BEGIN SOURCE DATA
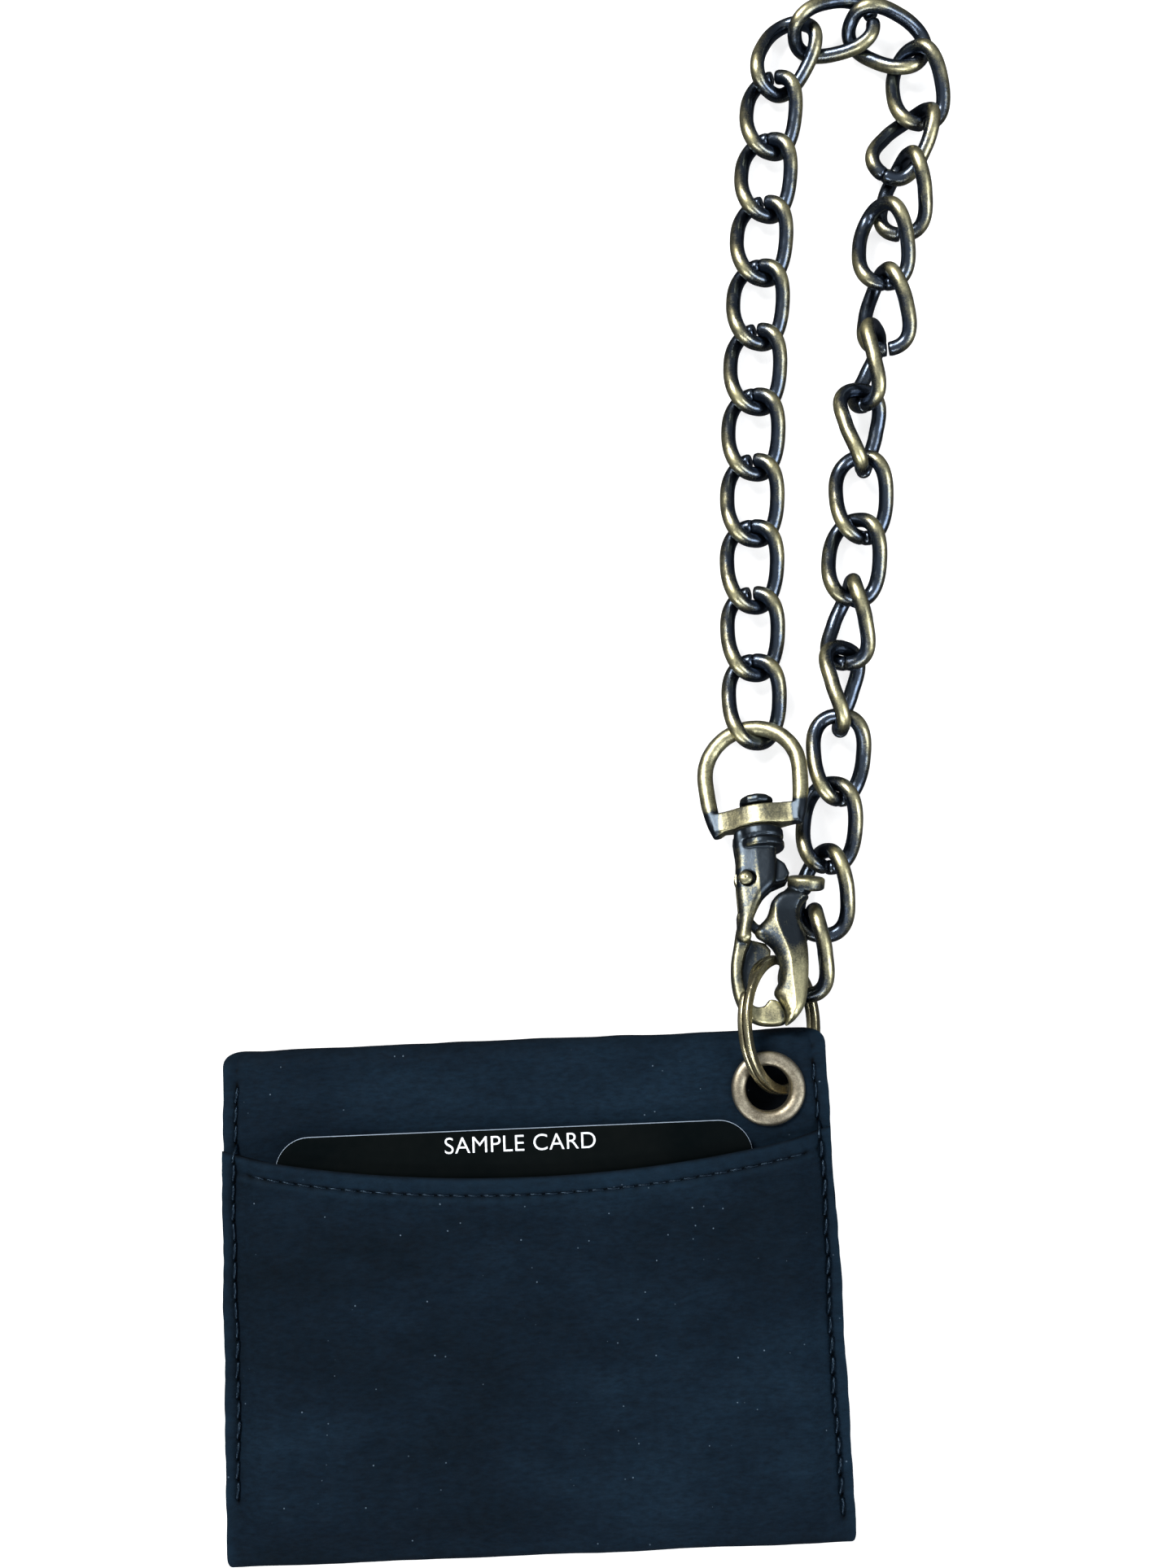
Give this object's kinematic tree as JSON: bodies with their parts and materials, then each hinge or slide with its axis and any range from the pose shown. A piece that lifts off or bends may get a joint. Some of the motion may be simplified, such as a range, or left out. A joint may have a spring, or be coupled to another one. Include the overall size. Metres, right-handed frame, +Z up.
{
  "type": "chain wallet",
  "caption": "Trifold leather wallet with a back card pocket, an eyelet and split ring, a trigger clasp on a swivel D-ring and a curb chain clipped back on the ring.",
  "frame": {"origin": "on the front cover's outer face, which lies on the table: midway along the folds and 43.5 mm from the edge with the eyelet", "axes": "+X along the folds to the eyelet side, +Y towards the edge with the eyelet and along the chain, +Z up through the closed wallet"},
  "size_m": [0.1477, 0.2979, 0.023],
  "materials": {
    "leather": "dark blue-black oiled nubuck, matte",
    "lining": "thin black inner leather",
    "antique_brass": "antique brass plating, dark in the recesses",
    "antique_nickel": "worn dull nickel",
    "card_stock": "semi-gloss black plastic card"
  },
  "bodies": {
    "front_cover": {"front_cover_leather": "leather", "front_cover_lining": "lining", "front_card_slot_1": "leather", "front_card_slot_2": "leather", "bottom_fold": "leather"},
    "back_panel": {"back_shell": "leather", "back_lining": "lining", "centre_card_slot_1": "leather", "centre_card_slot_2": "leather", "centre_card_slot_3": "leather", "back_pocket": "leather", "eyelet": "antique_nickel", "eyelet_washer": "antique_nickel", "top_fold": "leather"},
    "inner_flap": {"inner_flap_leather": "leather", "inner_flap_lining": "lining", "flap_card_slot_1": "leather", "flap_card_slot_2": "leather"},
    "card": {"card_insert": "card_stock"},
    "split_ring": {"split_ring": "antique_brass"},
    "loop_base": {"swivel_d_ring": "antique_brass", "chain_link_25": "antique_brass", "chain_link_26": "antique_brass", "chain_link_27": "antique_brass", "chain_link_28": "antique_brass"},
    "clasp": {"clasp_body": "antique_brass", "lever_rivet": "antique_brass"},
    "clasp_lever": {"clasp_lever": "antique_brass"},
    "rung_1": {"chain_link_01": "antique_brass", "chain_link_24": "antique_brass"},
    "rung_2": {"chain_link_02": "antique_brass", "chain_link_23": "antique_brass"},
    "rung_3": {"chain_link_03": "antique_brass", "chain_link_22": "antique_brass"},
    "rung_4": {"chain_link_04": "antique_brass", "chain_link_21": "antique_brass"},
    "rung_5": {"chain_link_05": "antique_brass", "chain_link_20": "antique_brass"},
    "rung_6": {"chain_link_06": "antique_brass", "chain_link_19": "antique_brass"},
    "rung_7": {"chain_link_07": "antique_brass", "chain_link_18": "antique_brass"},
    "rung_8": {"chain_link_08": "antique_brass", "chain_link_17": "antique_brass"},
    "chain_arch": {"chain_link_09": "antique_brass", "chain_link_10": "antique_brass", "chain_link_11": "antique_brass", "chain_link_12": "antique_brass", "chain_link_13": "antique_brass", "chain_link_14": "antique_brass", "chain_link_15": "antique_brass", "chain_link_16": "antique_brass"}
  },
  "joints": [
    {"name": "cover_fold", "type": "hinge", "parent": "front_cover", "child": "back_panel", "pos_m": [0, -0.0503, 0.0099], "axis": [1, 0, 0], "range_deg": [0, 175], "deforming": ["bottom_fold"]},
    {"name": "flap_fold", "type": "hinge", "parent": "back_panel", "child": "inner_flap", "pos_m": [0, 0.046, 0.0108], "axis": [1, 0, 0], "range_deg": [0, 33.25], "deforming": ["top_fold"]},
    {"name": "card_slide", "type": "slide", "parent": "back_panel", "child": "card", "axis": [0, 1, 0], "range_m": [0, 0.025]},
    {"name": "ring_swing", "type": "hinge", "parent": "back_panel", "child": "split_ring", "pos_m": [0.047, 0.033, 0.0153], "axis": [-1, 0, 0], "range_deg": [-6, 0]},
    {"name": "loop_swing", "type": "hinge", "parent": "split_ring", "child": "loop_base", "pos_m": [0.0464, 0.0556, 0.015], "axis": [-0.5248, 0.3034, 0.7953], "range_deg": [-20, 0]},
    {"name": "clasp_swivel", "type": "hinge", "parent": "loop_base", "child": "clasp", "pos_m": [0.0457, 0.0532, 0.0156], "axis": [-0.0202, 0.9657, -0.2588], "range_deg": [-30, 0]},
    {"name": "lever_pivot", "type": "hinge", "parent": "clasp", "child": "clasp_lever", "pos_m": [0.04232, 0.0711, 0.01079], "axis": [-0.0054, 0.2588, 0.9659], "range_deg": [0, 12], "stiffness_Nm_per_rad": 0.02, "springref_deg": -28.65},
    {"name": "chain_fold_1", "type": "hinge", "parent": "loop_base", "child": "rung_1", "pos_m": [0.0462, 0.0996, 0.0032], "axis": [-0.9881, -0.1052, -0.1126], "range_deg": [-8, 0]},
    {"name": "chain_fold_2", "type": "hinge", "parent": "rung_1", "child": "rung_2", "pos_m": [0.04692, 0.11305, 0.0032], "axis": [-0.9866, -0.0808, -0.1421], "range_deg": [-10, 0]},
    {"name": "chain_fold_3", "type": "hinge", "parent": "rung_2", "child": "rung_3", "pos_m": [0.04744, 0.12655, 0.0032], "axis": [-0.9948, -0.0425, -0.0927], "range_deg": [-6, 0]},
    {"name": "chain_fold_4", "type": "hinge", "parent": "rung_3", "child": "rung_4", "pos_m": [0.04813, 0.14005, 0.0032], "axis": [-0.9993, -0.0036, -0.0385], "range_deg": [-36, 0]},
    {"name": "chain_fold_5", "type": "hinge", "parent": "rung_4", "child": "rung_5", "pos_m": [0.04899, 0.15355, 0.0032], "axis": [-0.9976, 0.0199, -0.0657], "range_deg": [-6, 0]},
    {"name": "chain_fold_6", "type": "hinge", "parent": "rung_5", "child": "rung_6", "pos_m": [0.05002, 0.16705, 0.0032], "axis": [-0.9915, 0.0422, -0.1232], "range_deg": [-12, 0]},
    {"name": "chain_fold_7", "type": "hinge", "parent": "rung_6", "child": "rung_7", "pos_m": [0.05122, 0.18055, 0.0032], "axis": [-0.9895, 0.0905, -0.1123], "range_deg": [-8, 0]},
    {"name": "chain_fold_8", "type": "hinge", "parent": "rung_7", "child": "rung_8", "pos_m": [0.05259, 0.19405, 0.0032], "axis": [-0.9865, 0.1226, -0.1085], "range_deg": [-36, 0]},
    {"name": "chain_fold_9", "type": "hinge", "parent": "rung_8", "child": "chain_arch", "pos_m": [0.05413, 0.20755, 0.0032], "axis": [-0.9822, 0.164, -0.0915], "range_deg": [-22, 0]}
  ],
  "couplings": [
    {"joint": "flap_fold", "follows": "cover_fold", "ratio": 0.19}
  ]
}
END SOURCE DATA
Please repeat the listing exactly, with nothing left out.

* RESULT OF THIS TASK *
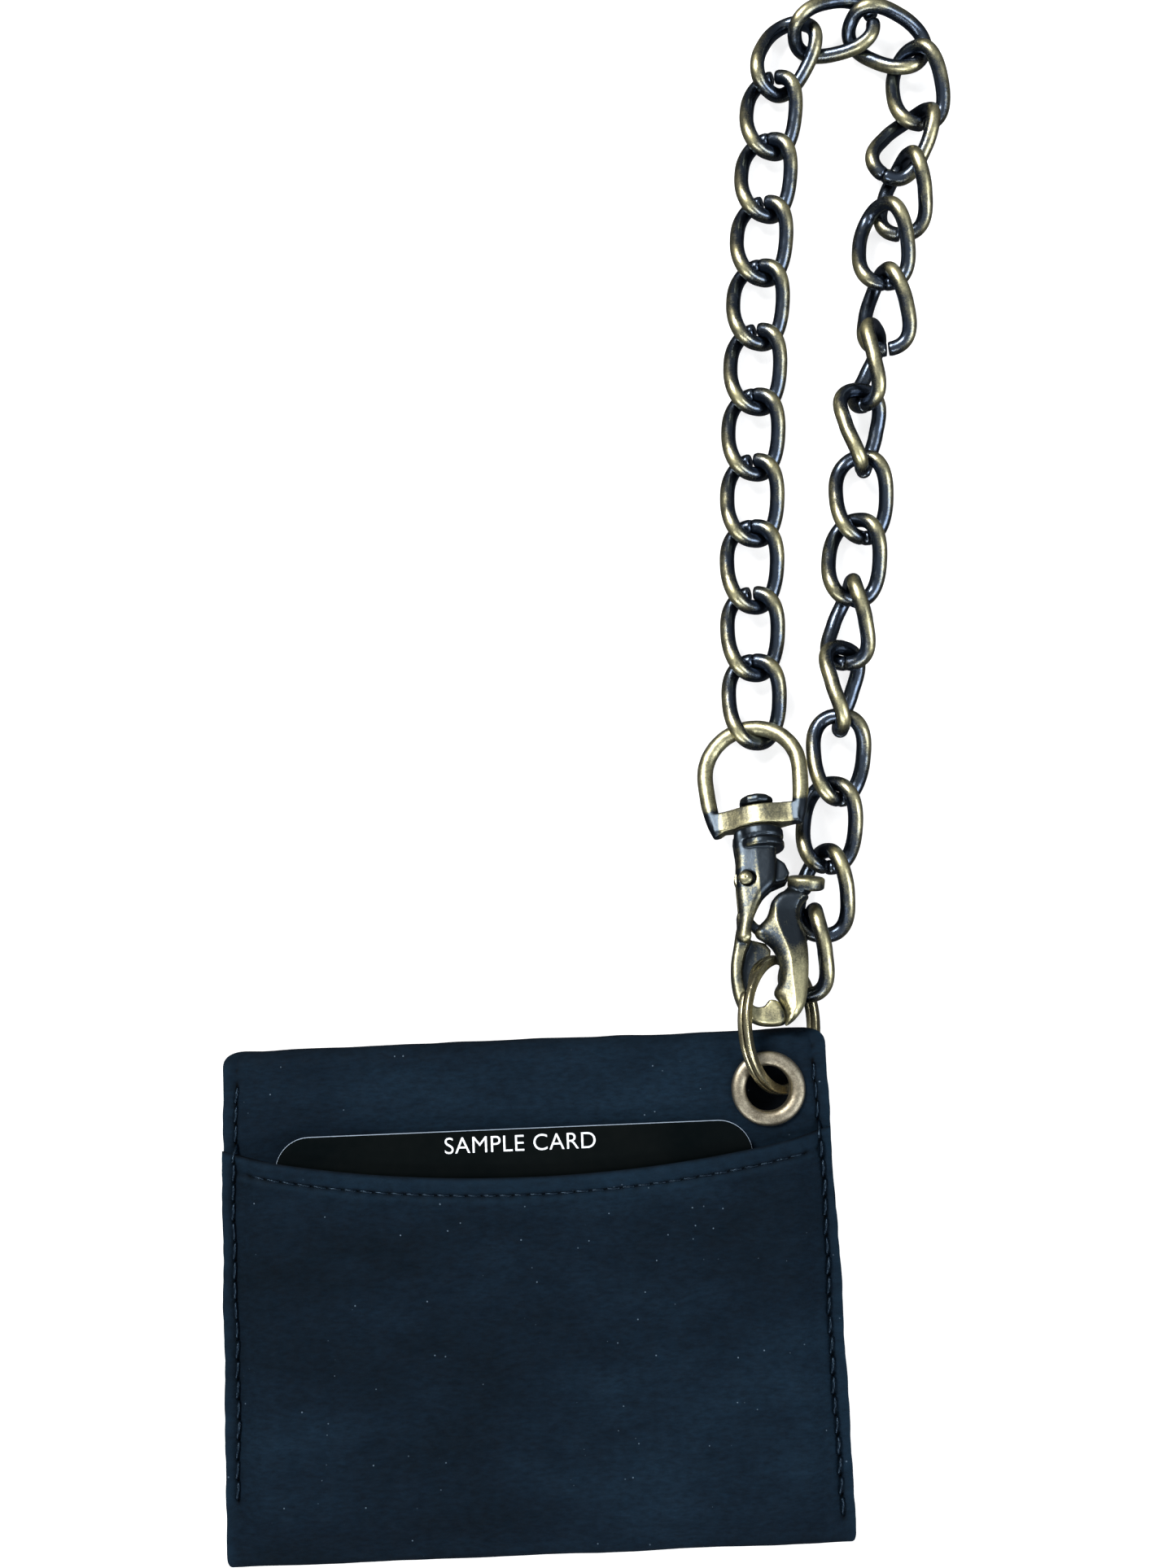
Give this object's kinematic tree as JSON: bodies with their parts and materials, then each hinge or slide with its axis and any range from the pose shown. A piece that lifts off or bends may get a joint. Some of the motion may be simplified, such as a range, or left out. A joint may have a spring, or be coupled to another one. Include the overall size. Metres, right-handed frame, +Z up.
{
  "type": "chain wallet",
  "caption": "Trifold leather wallet with a back card pocket, an eyelet and split ring, a trigger clasp on a swivel D-ring and a curb chain clipped back on the ring.",
  "frame": {"origin": "on the front cover's outer face, which lies on the table: midway along the folds and 43.5 mm from the edge with the eyelet", "axes": "+X along the folds to the eyelet side, +Y towards the edge with the eyelet and along the chain, +Z up through the closed wallet"},
  "size_m": [0.1477, 0.2979, 0.023],
  "materials": {
    "leather": "dark blue-black oiled nubuck, matte",
    "lining": "thin black inner leather",
    "antique_brass": "antique brass plating, dark in the recesses",
    "antique_nickel": "worn dull nickel",
    "card_stock": "semi-gloss black plastic card"
  },
  "bodies": {
    "front_cover": {"front_cover_leather": "leather", "front_cover_lining": "lining", "front_card_slot_1": "leather", "front_card_slot_2": "leather", "bottom_fold": "leather"},
    "back_panel": {"back_shell": "leather", "back_lining": "lining", "centre_card_slot_1": "leather", "centre_card_slot_2": "leather", "centre_card_slot_3": "leather", "back_pocket": "leather", "eyelet": "antique_nickel", "eyelet_washer": "antique_nickel", "top_fold": "leather"},
    "inner_flap": {"inner_flap_leather": "leather", "inner_flap_lining": "lining", "flap_card_slot_1": "leather", "flap_card_slot_2": "leather"},
    "card": {"card_insert": "card_stock"},
    "split_ring": {"split_ring": "antique_brass"},
    "loop_base": {"swivel_d_ring": "antique_brass", "chain_link_25": "antique_brass", "chain_link_26": "antique_brass", "chain_link_27": "antique_brass", "chain_link_28": "antique_brass"},
    "clasp": {"clasp_body": "antique_brass", "lever_rivet": "antique_brass"},
    "clasp_lever": {"clasp_lever": "antique_brass"},
    "rung_1": {"chain_link_01": "antique_brass", "chain_link_24": "antique_brass"},
    "rung_2": {"chain_link_02": "antique_brass", "chain_link_23": "antique_brass"},
    "rung_3": {"chain_link_03": "antique_brass", "chain_link_22": "antique_brass"},
    "rung_4": {"chain_link_04": "antique_brass", "chain_link_21": "antique_brass"},
    "rung_5": {"chain_link_05": "antique_brass", "chain_link_20": "antique_brass"},
    "rung_6": {"chain_link_06": "antique_brass", "chain_link_19": "antique_brass"},
    "rung_7": {"chain_link_07": "antique_brass", "chain_link_18": "antique_brass"},
    "rung_8": {"chain_link_08": "antique_brass", "chain_link_17": "antique_brass"},
    "chain_arch": {"chain_link_09": "antique_brass", "chain_link_10": "antique_brass", "chain_link_11": "antique_brass", "chain_link_12": "antique_brass", "chain_link_13": "antique_brass", "chain_link_14": "antique_brass", "chain_link_15": "antique_brass", "chain_link_16": "antique_brass"}
  },
  "joints": [
    {"name": "cover_fold", "type": "hinge", "parent": "front_cover", "child": "back_panel", "pos_m": [0, -0.0503, 0.0099], "axis": [1, 0, 0], "range_deg": [0, 175], "deforming": ["bottom_fold"]},
    {"name": "flap_fold", "type": "hinge", "parent": "back_panel", "child": "inner_flap", "pos_m": [0, 0.046, 0.0108], "axis": [1, 0, 0], "range_deg": [0, 33.25], "deforming": ["top_fold"]},
    {"name": "card_slide", "type": "slide", "parent": "back_panel", "child": "card", "axis": [0, 1, 0], "range_m": [0, 0.025]},
    {"name": "ring_swing", "type": "hinge", "parent": "back_panel", "child": "split_ring", "pos_m": [0.047, 0.033, 0.0153], "axis": [-1, 0, 0], "range_deg": [-6, 0]},
    {"name": "loop_swing", "type": "hinge", "parent": "split_ring", "child": "loop_base", "pos_m": [0.0464, 0.0556, 0.015], "axis": [-0.5248, 0.3034, 0.7953], "range_deg": [-20, 0]},
    {"name": "clasp_swivel", "type": "hinge", "parent": "loop_base", "child": "clasp", "pos_m": [0.0457, 0.0532, 0.0156], "axis": [-0.0202, 0.9657, -0.2588], "range_deg": [-30, 0]},
    {"name": "lever_pivot", "type": "hinge", "parent": "clasp", "child": "clasp_lever", "pos_m": [0.04232, 0.0711, 0.01079], "axis": [-0.0054, 0.2588, 0.9659], "range_deg": [0, 12], "stiffness_Nm_per_rad": 0.02, "springref_deg": -28.65},
    {"name": "chain_fold_1", "type": "hinge", "parent": "loop_base", "child": "rung_1", "pos_m": [0.0462, 0.0996, 0.0032], "axis": [-0.9881, -0.1052, -0.1126], "range_deg": [-8, 0]},
    {"name": "chain_fold_2", "type": "hinge", "parent": "rung_1", "child": "rung_2", "pos_m": [0.04692, 0.11305, 0.0032], "axis": [-0.9866, -0.0808, -0.1421], "range_deg": [-10, 0]},
    {"name": "chain_fold_3", "type": "hinge", "parent": "rung_2", "child": "rung_3", "pos_m": [0.04744, 0.12655, 0.0032], "axis": [-0.9948, -0.0425, -0.0927], "range_deg": [-6, 0]},
    {"name": "chain_fold_4", "type": "hinge", "parent": "rung_3", "child": "rung_4", "pos_m": [0.04813, 0.14005, 0.0032], "axis": [-0.9993, -0.0036, -0.0385], "range_deg": [-36, 0]},
    {"name": "chain_fold_5", "type": "hinge", "parent": "rung_4", "child": "rung_5", "pos_m": [0.04899, 0.15355, 0.0032], "axis": [-0.9976, 0.0199, -0.0657], "range_deg": [-6, 0]},
    {"name": "chain_fold_6", "type": "hinge", "parent": "rung_5", "child": "rung_6", "pos_m": [0.05002, 0.16705, 0.0032], "axis": [-0.9915, 0.0422, -0.1232], "range_deg": [-12, 0]},
    {"name": "chain_fold_7", "type": "hinge", "parent": "rung_6", "child": "rung_7", "pos_m": [0.05122, 0.18055, 0.0032], "axis": [-0.9895, 0.0905, -0.1123], "range_deg": [-8, 0]},
    {"name": "chain_fold_8", "type": "hinge", "parent": "rung_7", "child": "rung_8", "pos_m": [0.05259, 0.19405, 0.0032], "axis": [-0.9865, 0.1226, -0.1085], "range_deg": [-36, 0]},
    {"name": "chain_fold_9", "type": "hinge", "parent": "rung_8", "child": "chain_arch", "pos_m": [0.05413, 0.20755, 0.0032], "axis": [-0.9822, 0.164, -0.0915], "range_deg": [-22, 0]}
  ],
  "couplings": [
    {"joint": "flap_fold", "follows": "cover_fold", "ratio": 0.19}
  ]
}